Stand-up comic Carol Ann Leif would go even further. She says she goes to Creativity when she wants to be with other comics who aren't competitive and unsupportive, or when she wants to try out a political joke she doesn't have to explain, or when she doesn't feel like listening to misogynist humor.

"I have become a braver performer with a stronger voice because of the time I have spent on the Creativity stage," she writes in a letter to potential bookstore donors. "When I want to go to the only place in Los Angeles where artists on all levels can find their voice--I go to Creativity."

As big chains gobble up more and more local bookstores, Gabree says he doesn't kid himself about the economic realities of running a venture where the concept is more about free expression than the free market. Nor is he particularly concerned about money.
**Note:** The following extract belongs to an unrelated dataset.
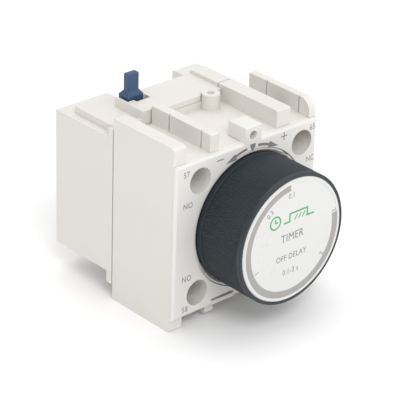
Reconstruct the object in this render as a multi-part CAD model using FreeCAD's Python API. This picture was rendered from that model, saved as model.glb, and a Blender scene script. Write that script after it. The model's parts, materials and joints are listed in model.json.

He says he has every faith that Creativity can sustain itself with retail sales of books and CDs, arts and crafts, and the expanding number of classes it offers. He hopes to attract corporate and private contributions and government grants.

Then there's the donation pot and the donation vase he keeps near the front of the store. Creativity can seat 50 at its various performances. Since members of the audience--a diverse assemblage of ages and styles ranging from the decidedly ordinary to the very hip--don't tend to be rich, the pot and the vase don't exactly runneth over.

Still, Gabree says Creativity has already surpassed his dream of creating a vital community center.

"It's been magical," he says. "Creativity attracts a real mix of neighborhood people and film industry people. We try to extend people's ability to share and relate to each other.

"My role is to provide an opportunity. It's the artists who do the leading."